In “Paula,” one of her most moving works, she tells the true story of her daughter who died tragically, a book that transformed pain into poetry. For Isabel Allende, writing is a way of not dying. She wakes up every morning at 5:30 to write, with an iron discipline that contrasts with the sensitivity of her stories. Each of her novels begins on January 8, a sacred ritual that she has maintained for decades. In interviews, she often speaks of the aging body and the spirit that does not give up. In her speeches, she raises her voice for gender equality, for the right to love, for the power of women in the modern world. She has received dozens of international awards, including the Presidential Medal of Freedom from Barack Obama in 2014.
However, she herself says that her success is not measured by awards, but by the fact that her readers feel like part of a large family, connected through the emotions that each book conveys. Isabel Allende is more than a Latin author. She is a chronicler of human sensitivity, a narrator who turns history into personal narrative and everyday life into legend. In a world that often divides us, she continues to write to unite us through memories, loves, losses and hope. Her literature is like a thread of light in the middle of darkness, a memory that does not fade. And she always starts on January 8th.
FROM RITUALS TO BREAKING FROM WORK
Isabel Allende is one of the most translated and beloved writers in the world, but beyond her novels that have influenced millions of readers, her private life hides some curiosities that are not widely known. She is an ordinary woman with unusual rituals, which often turn her life into symbolism. The first and perhaps most surprising: all her novels begin to be written on January 8. It is no coincidence. The date is related to the moment when she began writing the letter to her daughter Paula, who was in a coma. This ritual, which has been going on for decades, is a way of establishing discipline, but also of respecting her most painful memory.
In her life, Allende has maintained some strange rituals: for example, she often wears a special scarf when she writes, which is said to have belonged to her mother. She considers it a “concentration amulet”. In her house, she also keeps personal objects of people she has lost, including a box of Paula’s hair. Another interesting fact is that she never uses a computer to start a novel. She always writes the first chapters by hand, on special pads that friends or family give her. Although she is a public figure, Isabel is not at all “technological”. She does not use social networks herself, and for many years she did not even have a mobile phone. “My people find me when they are really needed”, is one of her favorite phrases. Among the details that often go unnoticed: Allende is a cat lover. In every house she has lived, there has been a cat with a poetic name. One of them was named “Zaira”, who accompanied her for 17 years and, according to her, “had the wisest look she had ever seen in a silent dog.”

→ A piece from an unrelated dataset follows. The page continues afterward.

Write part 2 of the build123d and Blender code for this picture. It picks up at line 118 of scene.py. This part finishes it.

She has not eaten meat since the age of 21, but she is fond of dark chocolate and Cuban coffee, which her friends bring back from their travels. She has the habit of drinking a coffee every morning in complete silence, without any contact by phone or human voice, a moment she calls “meeting with herself”. In her youth, Isabel worked as a translator for the United Nations, but was fired because she changed the content of the original texts to make them more interesting, a tendency that would later lead her to literature. Last but not least, she does not read her own books after publication. She leaves them behind like children who have grown up and must walk alone. “If I read them again, I would want to rewrite them, and that hurts me”, she has said.

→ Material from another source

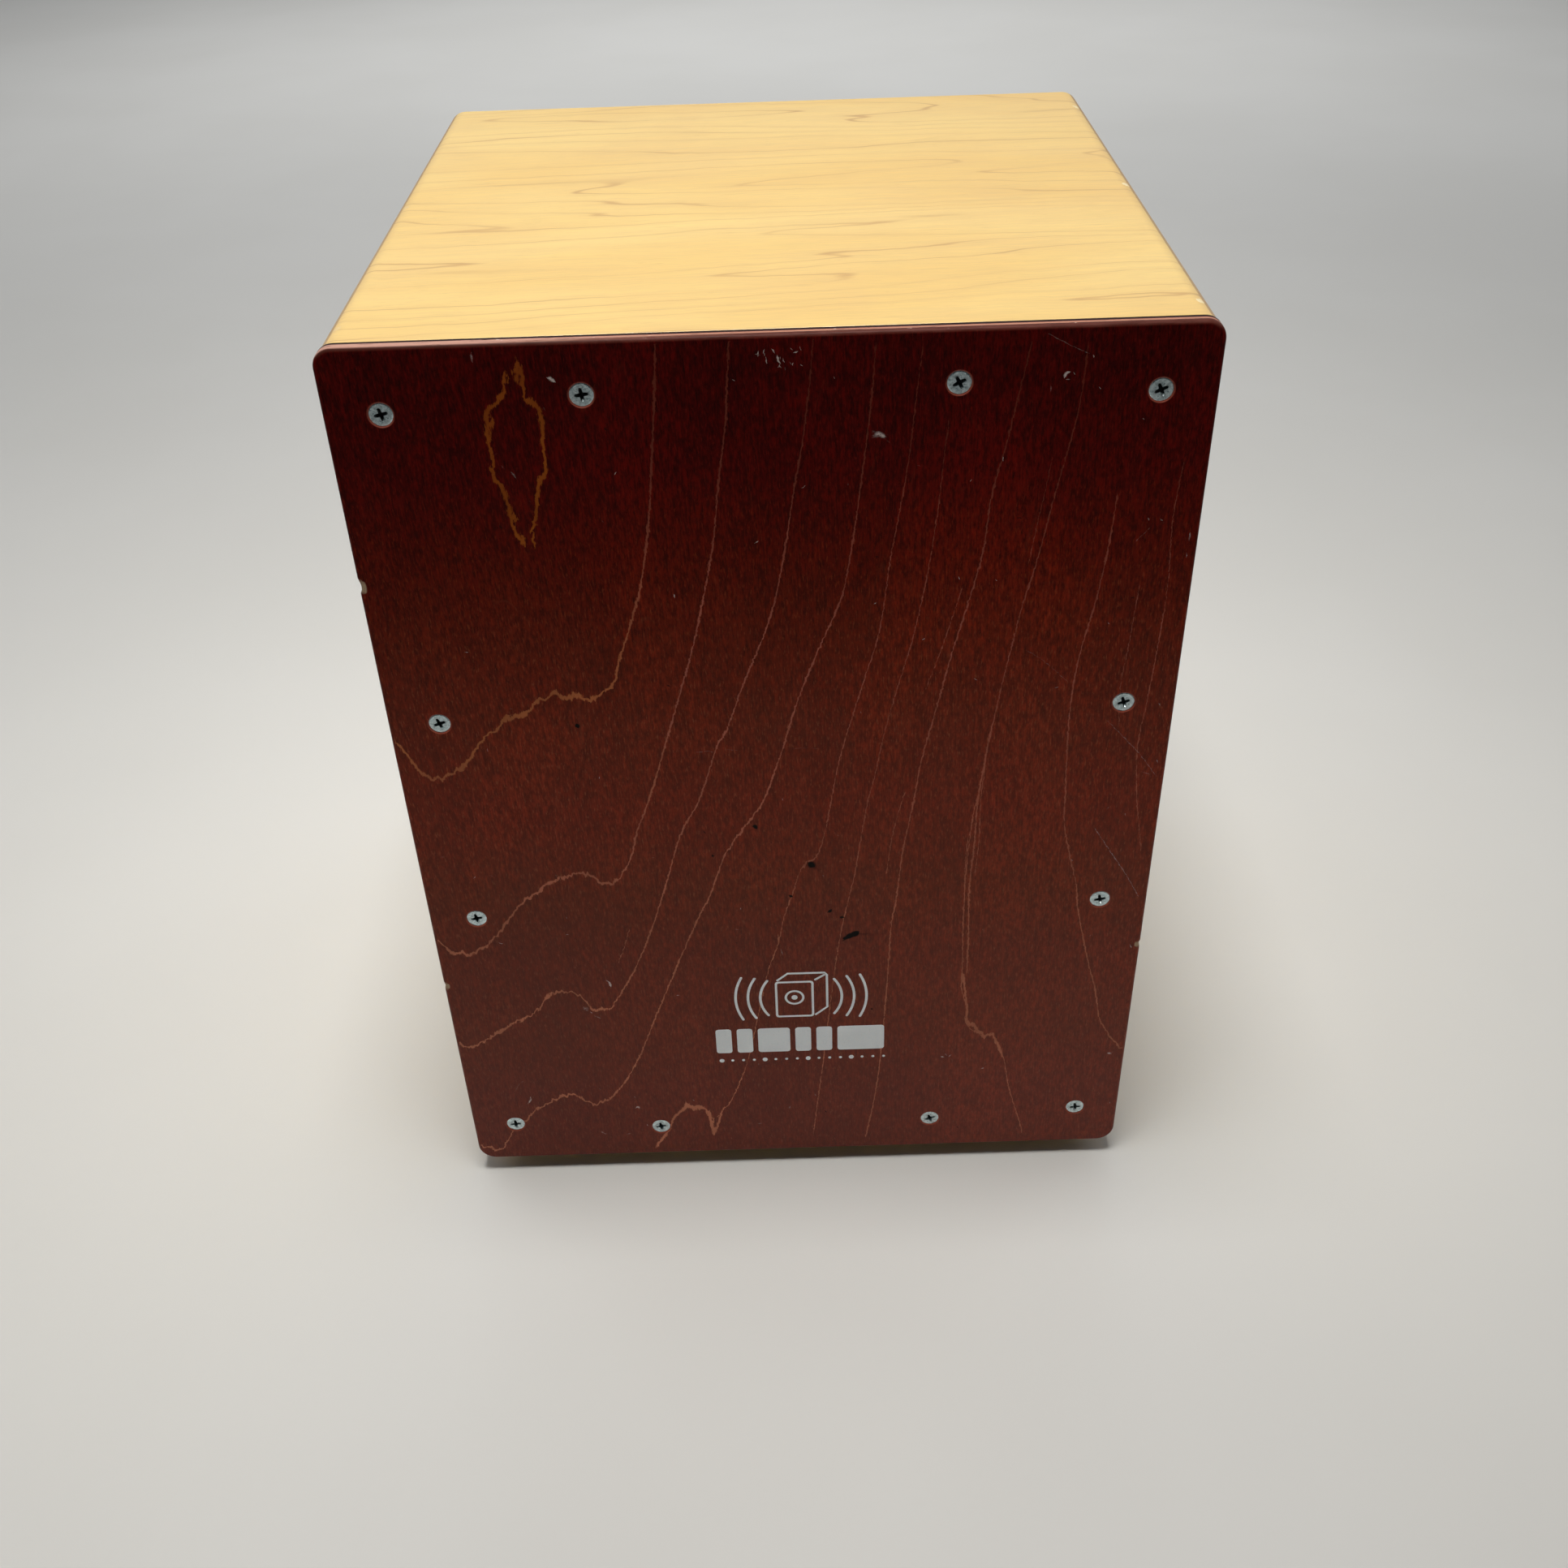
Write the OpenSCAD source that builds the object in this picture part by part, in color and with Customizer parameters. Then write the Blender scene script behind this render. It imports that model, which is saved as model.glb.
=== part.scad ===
// Child-size cajon: a four-wall wooden box drum with a thin screwed-on
// playing plate, a ported back panel, fixed snare wires and rubber feet.
// Millimetres, +Z up.  The origin is on the floor, under the middle of the
// drum.  The playing plate faces -Y and +X is to the right of a person who
// looks at the plate.

/* [Body] */
// Outer width of the drum
body_w = 222; // [200:1:260]
// Outer depth of the drum, playing plate included
body_d = 222; // [200:1:260]
// Height of the drum without its feet
body_h = 295; // [270:1:340]
// Thickness of the four walls
wall_t = 9; // [8:0.5:10]
// Radius of the four long outer edges and of the plate's corners
edge_r = 6; // [3:0.5:7.5]

/* [Playing plate] */
// Thickness of the playing plate
plate_t = 4; // [3:0.5:5]
// Distance of the screws from the plate's side edges
screw_side = 14.5; // [13.5:0.1:15]
// Distance of the corner screws from the plate's top and bottom edges
screw_corner = 17.3; // [15:0.1:18]
// Distance of the middle screws from the plate's top and bottom edges
screw_end = 13.8; // [13.5:0.1:15]
// Distance of the two middle screws from the plate's centre line
screw_mid_x = 46.5; // [40:0.5:60]
// Height of the upper side screws above the plate's bottom edge
screw_upper_z = 185; // [175:1:195]
// Height of the lower side screws above the plate's bottom edge
screw_lower_z = 111.8; // [100:0.1:125]

/* [Wood screws] */
// Diameter of a countersunk head
head_d = 6.2; // [5.6:0.1:6.4]
// Diameter of the shank
shank_d = 2.9; // [2.5:0.1:3.2]
// Whole length of a plate screw
screw_l = 16; // [14:1:18]

/* [Frame inside] */
// Width of the battens, along the plate
batten_w = 12; // [12:0.5:14]
// Depth of the battens, away from the plate
batten_d = 15; // [15:1:20]

/* [Back panel] */
// Thickness of the back panel
back_t = 5; // [4:0.5:6]
// Diameter of the sound hole
hole_d = 90; // [60:1:110]
// Height of the sound hole's centre above the lower edge of the body
hole_z = 165; // [140:1:175]

/* [Snare] */
// Number of wires in one snare set
wire_n = 10; // [6:1:10]
// Outer diameter of one coiled wire
wire_d = 1.6; // [1.2:0.1:1.8]
// Distance between neighbouring wires
wire_pitch = 3.8; // [3:0.1:3.8]
// Length of a wire
wire_l = 33; // [28:1:34]
// Distance of each snare set from the centre line
snare_x = 60; // [45:1:70]

/* [Feet] */
// Height of the rubber feet
foot_h = 6; // [5:0.5:8]
// Diameter of a foot where it meets the body
foot_d = 20; // [16:0.5:24]
// Distance of the feet from the body's outer faces
foot_inset = 24; // [20:1:40]

/* [Hidden] */

$fn = 64;
eps = 0.01;

hw = body_w / 2;                 // half width
y_front = -body_d / 2;           // face of the playing plate
y_tube = y_front + plate_t;      // front end of the four walls
y_back = body_d / 2;             // rear end of the walls, face of the back panel
tube_d = y_back - y_tube;        // depth of the walls
z_low = foot_h;                  // lower face of the body
z_high = foot_h + body_h;        // seat
in_w = body_w - 2 * wall_t;      // clear width inside
in_h = body_h - 2 * wall_t;      // clear height inside
z_in = z_low + wall_t;           // inside floor

wood = [0.93, 0.76, 0.44];
plate_brown = [0.24, 0.06, 0.04];
pine = [0.83, 0.68, 0.45];
zinc = [0.62, 0.66, 0.66];

// Screw centres on the plate, x and height above the plate's lower edge
function plate_points() = [
    for (s = [-1, 1], p = [
        [hw - screw_side, body_h - screw_corner],
        [screw_mid_x, body_h - screw_end],
        [hw - screw_side, screw_upper_z],
        [hw - screw_side, screw_lower_z],
        [hw - screw_side, screw_corner],
        [screw_mid_x, screw_end]
    ]) [s * p[0], p[1]]
];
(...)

TWO DIVORCES AND THE LOSS OF A DAUGHTER
Behind every page written by Isabel Allende, there is a story of her life. Mixed with pain, love, loss and constant rebirth, the private life of the Chilean writer is as complex and sensitive as her novels themselves. Although she lived amidst great political and literary events, she has always known how to remain an intimate, true and profound woman in the relationships she has built. Born in 1942 in Lima, Peru, she spent her childhood in Chile.
Her father abandoned the family when she was only three years old. Her mother, Francisca Llona, raised her alone amidst deprivation and the struggle to maintain a sense of dignity. The relationship with her mother was fundamental for Isabel. She describes her as the first source of sensitivity and feminine strength in her life. She married for the first time at a young age to Miguel Frías, with whom she had two children: Paula and Nicolás. It was a marriage that lasted about 25 years, but over time it lost its passion and restraint. Allende has often admitted that as a young woman she felt stifled by the traditional family model, where men lead and women submit. Therefore, she saw writing as a way to escape the “silent prison” of private life.
The greatest tragedy in her life was the loss of her daughter, Paula, in 1992. A fatal encephalitis left the 28-year-old in a coma, pushing Isabel to the brink of madness and destruction. During the months of hopeless waiting, she began writing a letter to her daughter that later became the book “Paula”, one of the most touching and beloved works for readers. The loss of Paula changed Isabel forever. She often says that after that event, she was no longer afraid of anything. At the age of 52, she found love in an unexpected way. A letter she had sent to promote “Paula” received a response from an American lawyer, William Gordon. Thus began a new relationship, filled with passion, freedom and mutual respect. They married and lived for years in California.
However, after nearly 30 years together, Allende decided to divorce. “The love didn’t end, but we changed our rhythms,” she confessed with the calmness of a woman who is not afraid to leave when she is no longer herself.
Today, she lives in California, in a house filled with books, memories, and a well-deserved peace. In her house, there is a small room dedicated to her late daughter, where she lights a candle every day. It is a silent, daily ritual that marks the inseparable bond between mother and daughter that never left her soul. For Isabel, love is not a static feeling. It is movement, relationship, disappointment, and rebirth. She has been a sensitive mother, an often troubled wife, a grandmother who tries to protect her children’s children from the worlds she knows well. She has had deep friendships, but also great disappointments. And, as she herself says, every relationship she has had in life has made her write more deeply. Despite her world fame, she has always maintained a simplicity that surprises those who meet her for the first time. Smiling, with a subtle sense of humor and full of self-irony, she does not hide either aging or loneliness. “Old age is a new chapter. And I am writing it,” she said in a public speech. And indeed, her life is a long chapter, written with pain, love and a lot of dignity.